Key Takeaways from Dobbs v. Jackson Women’s Health
Justices discuss Mississippi’s abortion ban
In nearly two hours of oral arguments on Dec. 1, 2021, U.S. Supreme Court justices, petitioners, and attorneys discussed the dismantling of Roe v. Wade and national access to safe and legal abortion before fetal viability.
The following are key comments and questions from the Supreme Court’s transcript1 of that case:
• Mississippi Solicitor General Scott G. Stewart, Esq: “For 50 years, they’ve kept this court at the center of a political battle that it can never resolve. And 50 years on, they stand alone. Nowhere else does this court recognize a right to end a human life.”
• Justice Stephen Breyer: In quoting Planned Parenthood of Southeastern Pennsylvania v. Casey: “Only the most convincing justification under accepted standards of precedent could suffice to demonstrate that a later decision overruling the first was anything but a surrender to political pressure and an unjustified repudiation of the principle on which the court stakes its authority.”2
• Justice Sonia Sotomayor: “Will this institution survive the stench that this creates in the public perception that the Constitution and its reading are just political acts? … How is your interest anything but a religious view? The issue of when life begins has been hotly debated by philosophers since the beginning of time.”
• Justice Elena Kagan: “There’s been 50 years of water under the bridge, 50 years of decisions saying that this is part of our law, that this is part of the fabric of women’s existence in this country.”
• Respondent Julie Rikelman, Esq, litigation director of the Center for Reproductive Rights: “Mississippi’s ban on abortion two months before viability is flatly unconstitutional under decades of precedent.

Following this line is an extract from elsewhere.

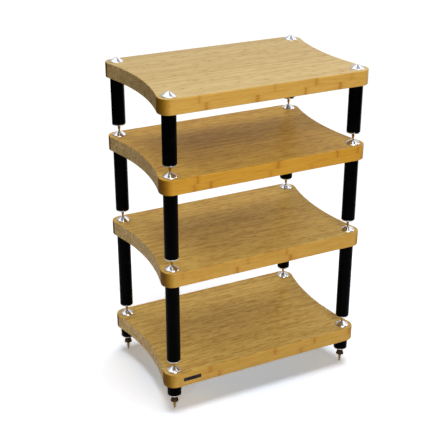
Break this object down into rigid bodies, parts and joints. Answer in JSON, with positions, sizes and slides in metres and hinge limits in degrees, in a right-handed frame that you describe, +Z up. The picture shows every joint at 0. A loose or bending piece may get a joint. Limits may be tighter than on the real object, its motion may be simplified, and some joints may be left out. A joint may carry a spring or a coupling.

Mississippi asks the court to dismantle this precedent and allow states to force women to remain pregnant and give birth against their will.”
• Justice Clarence Thomas: On women being prosecuted for taking drugs while pregnant: “If she had ingested cocaine pre-viability and had the same negative consequences to her child, do you think the state had an interest in enforcing that law against her?”
• Chief Justice John Roberts: “[I]f you think that the issue is one of choice, that women should have a choice to terminate their pregnancy, that supposes that there is a point at which they’ve had a fair choice, opportunity to choice, and why would 15 weeks be an inappropriate line?”
• Justice Amy Coney Barrett: “Why don’t the safe haven laws take care of that problem? It seems to me that it focuses the burden much more narrowly. There is, without question, an infringement on bodily autonomy, you know, which we have in other contexts, like vaccines. However, it doesn’t seem to me to follow that pregnancy and then parenthood are all part of the same burden.”
• Justice Samuel Alito: “The fetus has an interest in having a life, and that doesn’t change, does it, from the point before viability to the point after viability?”
• Justice Brett Kavanaugh: “I think the other side would say that the core problem here is that the court has been forced by the position you’re taking and by the cases to pick sides on the most contentious social debate in American life … and, they would say, therefore, it should be left to the people, to the states, or to Congress.”
• U.S. Department of Justice Solicitor General Elizabeth B. Prelogar, JD: “The real-world effects of overruling Roe and Casey would be severe and swift. Nearly half of the states already have or are expected to enact bans on abortion at all stages of pregnancy, many without exceptions for rape or incest.”
• Justice Neil Gorsuch: “If this court will reject the viability line, do you see any other intelligible principle that the court could choose?”
REFERENCES
- Supreme Court of the United States. Dobbs v. Jackson Women’s Health. Docket number: 19-1392. Dec. 1, 2021.
- Supreme Court of the United States. Planned Parenthood of Southeastern Pennsylvania, et al. v. Casey, Governor of Pennsylvania, et al. Docket number: 91-744. Decided June 29, 1992.